As previously mentioned, the electronics sector was targeted as desirable by the military which was deeply involved in efforts to solicit foreign investment, along with the assistance and advice of US AID. Their hard work brought in first General Instruments (1964) and then other companies which set up bonded export factories throughout the island.
Much of the US incentive came from a need to compete with the Japanese.
In 1953, a Taiwanese firm (Tatung) had signed the first ever technology agreement between a Taiwanese and a Japanese firm. The Japanese company agreed to take engineers from the Taiwan firm for training. The agreement was supported and even funded by US AID (formerly the Economic Cooperation Administration).
By the late 1950s, a number of Japanese firms began seeking local partners for electrical assembly in order to obtain lower labor costs. Seven joint ventures were formed by 1963.
In the next two years, 24 US firms entered into production agreements with the Taiwanese. In 1965, the first export-processing zone opened in Kaoshiung in the south of Taiwan. The bonded factories established by many US firms offered basically the same advantages — relatively unfettered conditions in return for exporting all of their production. The object was to cut costs by getting the labor-intensive part of semi-conductor manufacturing — connecting the wire leads and packaging — done more cheaply than was possible at home.

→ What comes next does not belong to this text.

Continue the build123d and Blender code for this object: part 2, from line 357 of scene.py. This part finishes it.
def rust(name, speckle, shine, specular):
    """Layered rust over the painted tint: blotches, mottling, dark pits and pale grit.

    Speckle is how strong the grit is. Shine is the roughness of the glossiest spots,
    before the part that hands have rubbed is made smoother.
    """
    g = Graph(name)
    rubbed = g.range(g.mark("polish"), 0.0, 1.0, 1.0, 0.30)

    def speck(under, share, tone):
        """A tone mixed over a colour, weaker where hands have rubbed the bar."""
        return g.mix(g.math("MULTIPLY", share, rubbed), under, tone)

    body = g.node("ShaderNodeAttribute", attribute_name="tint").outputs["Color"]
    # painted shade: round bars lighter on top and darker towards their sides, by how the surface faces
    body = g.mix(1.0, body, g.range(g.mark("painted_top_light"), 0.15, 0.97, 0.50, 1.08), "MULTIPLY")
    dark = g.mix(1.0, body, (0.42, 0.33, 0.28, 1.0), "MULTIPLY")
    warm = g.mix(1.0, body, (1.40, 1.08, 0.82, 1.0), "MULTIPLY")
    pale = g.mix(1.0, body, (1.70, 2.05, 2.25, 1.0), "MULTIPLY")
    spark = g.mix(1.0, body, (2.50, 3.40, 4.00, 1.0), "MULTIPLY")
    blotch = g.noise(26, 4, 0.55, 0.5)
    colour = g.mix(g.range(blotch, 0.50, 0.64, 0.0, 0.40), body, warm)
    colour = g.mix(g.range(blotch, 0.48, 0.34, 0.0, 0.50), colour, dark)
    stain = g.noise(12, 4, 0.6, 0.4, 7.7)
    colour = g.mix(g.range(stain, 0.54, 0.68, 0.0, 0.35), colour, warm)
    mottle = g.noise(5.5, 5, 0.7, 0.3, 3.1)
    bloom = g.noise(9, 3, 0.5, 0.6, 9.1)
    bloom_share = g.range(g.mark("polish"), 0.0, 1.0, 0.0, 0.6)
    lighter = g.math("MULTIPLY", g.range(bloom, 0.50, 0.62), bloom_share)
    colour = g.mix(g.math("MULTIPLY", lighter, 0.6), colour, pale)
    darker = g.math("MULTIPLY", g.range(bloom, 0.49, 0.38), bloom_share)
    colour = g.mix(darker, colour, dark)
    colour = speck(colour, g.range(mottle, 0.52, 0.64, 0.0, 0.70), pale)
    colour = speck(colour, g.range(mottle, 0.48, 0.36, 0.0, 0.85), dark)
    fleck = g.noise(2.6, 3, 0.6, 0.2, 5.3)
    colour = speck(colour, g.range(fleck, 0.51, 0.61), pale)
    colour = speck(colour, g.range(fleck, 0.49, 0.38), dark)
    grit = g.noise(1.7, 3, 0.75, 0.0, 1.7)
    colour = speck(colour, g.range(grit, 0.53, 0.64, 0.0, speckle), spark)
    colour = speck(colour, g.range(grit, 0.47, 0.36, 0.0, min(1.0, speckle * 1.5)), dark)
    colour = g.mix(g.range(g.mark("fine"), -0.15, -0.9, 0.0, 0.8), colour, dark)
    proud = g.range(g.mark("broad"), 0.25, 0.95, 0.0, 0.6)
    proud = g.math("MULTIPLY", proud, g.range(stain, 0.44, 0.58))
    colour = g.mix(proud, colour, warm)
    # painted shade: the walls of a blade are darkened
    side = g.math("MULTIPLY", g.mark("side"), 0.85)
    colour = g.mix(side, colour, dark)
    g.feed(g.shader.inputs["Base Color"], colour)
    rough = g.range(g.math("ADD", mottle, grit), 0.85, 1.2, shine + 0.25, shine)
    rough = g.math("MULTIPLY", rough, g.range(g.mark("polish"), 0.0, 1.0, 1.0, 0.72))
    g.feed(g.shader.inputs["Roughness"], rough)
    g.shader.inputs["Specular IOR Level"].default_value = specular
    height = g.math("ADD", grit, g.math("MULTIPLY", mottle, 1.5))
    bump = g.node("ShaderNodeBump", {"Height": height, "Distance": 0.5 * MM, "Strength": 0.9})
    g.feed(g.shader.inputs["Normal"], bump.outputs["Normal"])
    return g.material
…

By 1966, the Taiwanese government had decided to make Taiwan into an “electronics industry center.’
A Working Group for Planning and Development of the Electronics Industry was established to assist in marketing, coordinating production with the demands of foreign buyers, procuring raw materials, training personnel, improving quality, and speeding up bureaucratic approval procedures.
In 1967 and 1968, major exhibitions were held to introduce local manufacturers and foreign investors to each other. The objective was to take what began in Taiwan as an enclave industry and use it to create an entirely new sector of parts and components makers and, eventually, assemblers of finished goods able to compete internationally. According to Thomas B. Gold:
The state was the contrapuntal partner to the market system, helping to insure that resources went into industries important for future growth and military strength — including import substitutes for use in export production, such as synthetic fibers and plastics, and new export sectors such as electronics. Multinational companies became important players in these developments, but only after the state had a well-established presence and leadership position from which it could channel their activities rather than be made subordinate to global profits.

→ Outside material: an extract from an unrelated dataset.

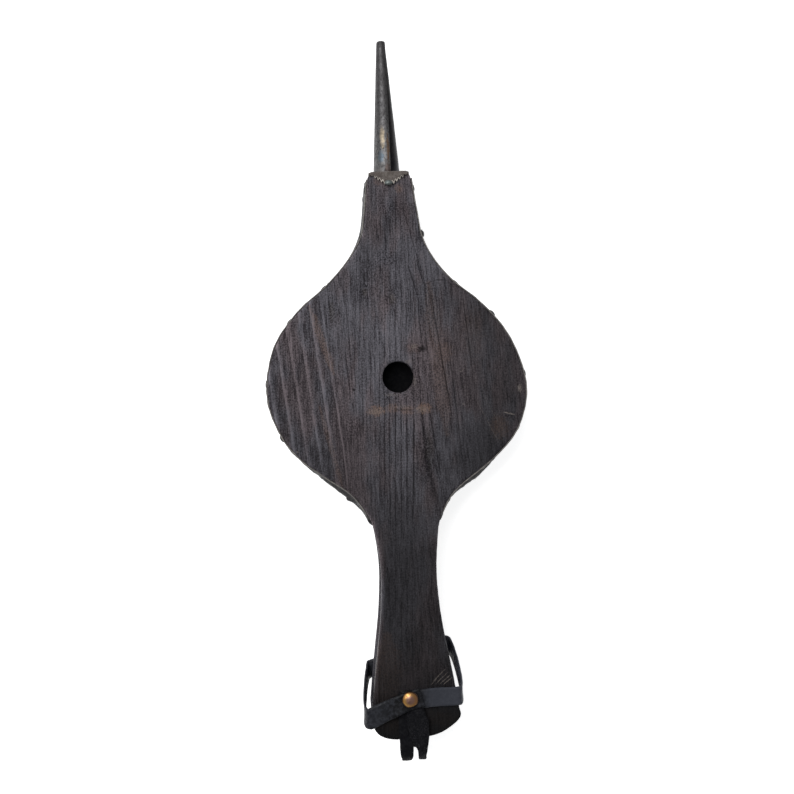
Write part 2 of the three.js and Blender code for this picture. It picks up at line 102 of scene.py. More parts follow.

The consumer electronics industry is a good example of a dynamic industry that the state helped initiate and guide, but otherwise did not invest in directly or tie to state enterprises. Transnational corporations (TNCs) performed this function. This is a significant departure from the state-led pattern of the 1950s and represents a clear commitment to the American promoted approach of granting increased scope for private capital, local and foreign.

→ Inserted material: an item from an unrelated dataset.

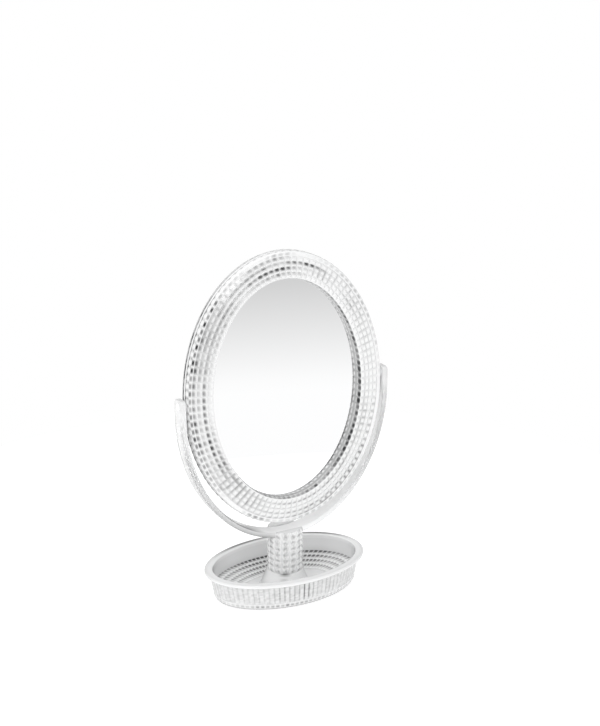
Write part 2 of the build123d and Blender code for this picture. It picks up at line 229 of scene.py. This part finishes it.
def ring_painted_shade(angle, cell, place, band):
    """How grey each point of the ring is painted: painted shade and painted reflection, for the
    dark surroundings seen in and through the cut facets. A bead has a dash on its outer facet,
    a longer line there where neighbours run together, and strokes of painted shade in the
    grooves beside it. Each is a level across the bead times a level round it, times a factor of
    its own for every bead, and swells and fades in humps round the oval, as the light falls.
    The bands without rows have one level across."""
    dash_out = np.interp(place, PLACES, (0.9, 1.0, 0.75, 0.05, 0.08))
    line_out = np.interp(place, PLACES, (0.5, 1.0, 0.4, 0.0, 0.0))
    middle_to_groove = (0.3, 0.62, 1.0)
    dash_round = np.interp(cell, middle_to_groove, (1.0, 0.55, 0.0))
    line_round = np.interp(cell, middle_to_groove, (1.05, 0.85, 0.45))
    stroke_round = np.interp(cell, middle_to_groove, (0.0, 0.45, 1.0))
    dashes = {
        0: hump(angle, (100, 24, 0.6), (165, 48, 0.6), (205, 40, 0.5), (285, 60, 0.4)),
        1: hump(angle, (76, 20, 0.75), (160, 40, 0.35), (200, 28, 0.35), (35, 14, 0.25),
                (290, 60, 0.35)),
        2: hump(angle, (94, 28, 0.65), (158, 40, 0.35), (197, 36, 0.75), (38, 14, 0.25)),
        3: hump(angle, (92, 26, 0.4), (150, 40, 0.12), (210, 30, 0.5), (300, 80, 0.35)),
        WALL_ROW: hump(angle, (345, 120, 0.6)) + 0.35,
        EDGE_ROW: hump(angle, (178, 80, 0.9)) + 0.1,
    }
    lines = {
        1: hump(angle, (116, 42, 0.85)),
        2: hump(angle, (118, 46, 0.8)),
        3: hump(angle, (128, 50, 0.45)),
    }
    strokes = {
        0: hump(angle, (229, 26, 0.4), (304, 38, 0.75), (335, 34, 0.35), (40, 40, 0.25),
                (145, 50, 0.35)),
        1: hump(angle, (60, 16, 0.35), (152, 30, 0.35), (231, 30, 0.5), (25, 34, 0.2)),
        2: hump(angle, (64, 14, 0.35), (152, 30, 0.35), (231, 30, 0.5), (340, 18, 0.4),
                (25, 34, 0.2)),
        3: hump(angle, (228, 30, 0.45), (320, 50, 0.25)),
        WALL_ROW: hump(angle, (345, 120, 0.4)) + 0.15,
        EDGE_ROW: hump(angle, (178, 80, 0.8)) + 0.1,
    }
    dark = np.zeros((len(angle), len(place)))
    for row, dash in dashes.items():
        spread = uneven(RING_BEADS, len(PLACES), row)
        line = lines.get(row, 0.0)
        level = (np.outer(spread * dash_round * (0.08 + 1.3 * dash), dash_out)
                 + np.outer(spread * line_round * line, line_out)
                 + (spread * stroke_round * (0.05 + strokes[row]))[:, None])
        dark = np.where(band == row, level, dark)

    def per_bead(seed):
        return uneven(RING_BEADS, len(PLACES), seed)

    one_level = {
        CREST: hump(angle, (154, 52, 1.0), (202, 32, 0.8), (92, 14, 0.4), (248, 12, 0.8),
                    (35, 50, 0.4), (290, 50, 0.4)) * dash_round * per_bead(6),
        SHOULDER: hump(angle, (172, 60, 0.6)) * stroke_round * per_bead(8),
        LIP: hump(angle, (345, 60, 0.7), (2, 30, 0.6)) * dash_round,
        THROAT: np.full(len(angle), 0.45),
        SEAM: hump(angle, (232, 48, 0.6)),
    }
    for strip, shade_tone in one_level.items():
        dark = np.where(band == strip, shade_tone[:, None], dark)
    return dark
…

In a related move, in 1965, the regime established a publicly owned China Data Processing Center to push the use of computers in local industry. In advanced electronics, public research organizations and public enterprise spinoffs were used to acquire and commercialize new technology, a strategy promoted by both the Taiwanese military and the US.
Taipei’s locally owned SMEs play an important role.
Electrical and electronics exports grew at a rate of 58% a year between 1966 and 1971. Foreign firms were quite important in this area.
By the 1970s, over half of foreign firms’ exports were in electronics and electrical appliances, with foreign firms accounting for 2/3 or more of total exports from this industry. It is important to note, though, that foreign-owned companies (companies where more than of the 50% equity is held by foreigners) were surprisingly small and in no way dominated the economy. In fact, they paved the way for a new cohort of entrepreneurs, mostly Taiwanese of a petit bourgeois background.
To underscore, despite the contribution of the American multinational enterprise to the birth and success of export oriented industry in Taiwan, it is important to emphasize the significance of Taipei’s locally owned SMEs. They were an integral part of the drive toward expanded export capability, becoming more crucial over the course of the 1960s.
SMEs were the essence of the new middle class in Taipei which was to become a strong force in the move toward a democratization of politics in a city where the scale of business had a large influence on party affiliation and competition.
Most of the leaders of Taipei’s largest conglomerates had strong ties with the KMT, while heads of small and medium sized businesses tended to support the opposition. This is also consistent with splits along ethnic lines, for owners of SMEs tended to be native Taiwanese rather than mainlanders.